Band structures of (a) and (b) ${\mathrm{Sr}}_3{\mathrm{Mo}}_2{\mathrm{O}}_7$ and (c) and (d) ${\mathrm{Sr}}_3{\mathrm{Cr}}_2{\mathrm{O}}_7$ obtained from the first-principles calculation. The Brillouin zone is shown in the inset. The thickness of the lines in the left (right) panel depicts the weight of the $d_{xy} \left(d_{xz,yz}\right)$ orbital character. (e) and (f) For comparison, the band structure of a ladder cuprate ${\mathrm{SrCu}}_2{\mathrm{O}}_3$ is displayed along two paths in the conventional Brillouin zone, where the thickness of the lines represents the $d_{x^2-y^2}$ orbital character. The point $(\pi ,\pi ,0)$ in (e) and (f) corresponds to the $\mathrm{\Gamma }$ point in (a)–(d) because the sign of the hopping is reversed.

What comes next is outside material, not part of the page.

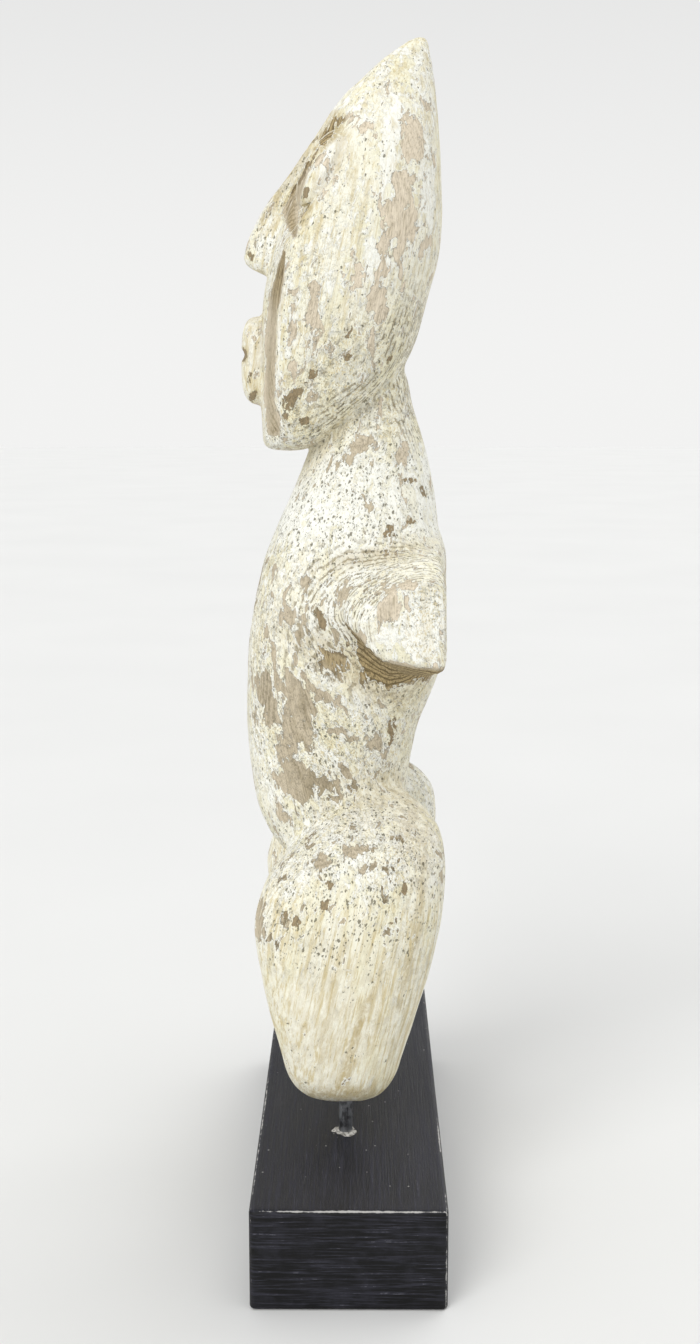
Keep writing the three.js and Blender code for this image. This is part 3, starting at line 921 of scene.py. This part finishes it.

Note that (e) and (f) superimposed form a band structure quite similar to those in (b) and (d), respectively, except for the position of the Fermi level.

Figure 3

Band structure (red lines) of the six-orbital tight-binding model for ${\mathrm{Sr}}_3{\mathrm{Mo}}_2{\mathrm{O}}_7$ constructed from the maximally localized Wannier orbitals. Gray lines represent the first-principles calculation.

Figure 4

FLEX result for the band-filling dependence of the eigenvalue $\lambda$ of the linearized Eliashberg equation for ${\mathrm{Sr}}_3{\mathrm{Mo}}_2{\mathrm{O}}_7$ for $U=3.0$ eV (red dots) and $U=2.5$ eV (purple diamonds). The vertical dashed line represents the stoichiometric point ($n=4$). Also displayed are the results for the 326 compound ${\mathrm{Sr}}_3{\mathrm{Mo}}_2{\mathrm{O}}_6$ (blue square) and F-doped ${\mathrm{Sr}}_3{\mathrm{Mo}}_2{\mathrm{O}}_6\mathrm{F}$ (green triangle) at $n=4$.

Figure 5

Band structures of fluorine-intercalated compounds (a) ${\mathrm{La}}_2{\mathrm{SrCr}}_2{\mathrm{O}}_7{\mathrm{F}}_2$ and (b) ${\mathrm{La}}_2{\mathrm{SrMo}}_2{\mathrm{O}}_7{\mathrm{F}}_2$.

Figure 6

A schematic hidden ladder in the triple-layer Ruddlesden-Popper materials, here displayed for $d_{yz}$ orbitals.

Figure 7

Band structures of triple-layer compounds (a) and (b) ${\mathrm{Sr}}_4{\mathrm{Cr}}_3{\mathrm{O}}_{10}$ and (c) and (d) ${\mathrm{La}}_4{\mathrm{Cr}}_3{\mathrm{O}}_{10}$. The thickness of the lines in the left (right) panels depicts the weight of the $d_{xy} \left(d_{xz,yz}\right)$ orbital character. (e) and (f) For comparison, the band structure of a three-leg ladder cuprate ${\mathrm{Sr}}_2{\mathrm{Cu}}_3{\mathrm{O}}_5$ is shown along two paths in the conventional Brillouin zone, where the thickness of the lines represents the $d_{x^2-y^2}$ character. Note that the sign of the energy is reversed to facilitate comparison between the $t_{2g}$ (present) and $e_g$ (cuprate) systems. As in the two-layer case, (e-1) and (e-2) [(f-1) and (f-2)] superimposed form a band structure quite similar to those in (a-2) and (c-2) [(b-2) and (d-2)]. Red dashed lines indicate the edge of the narrow bands.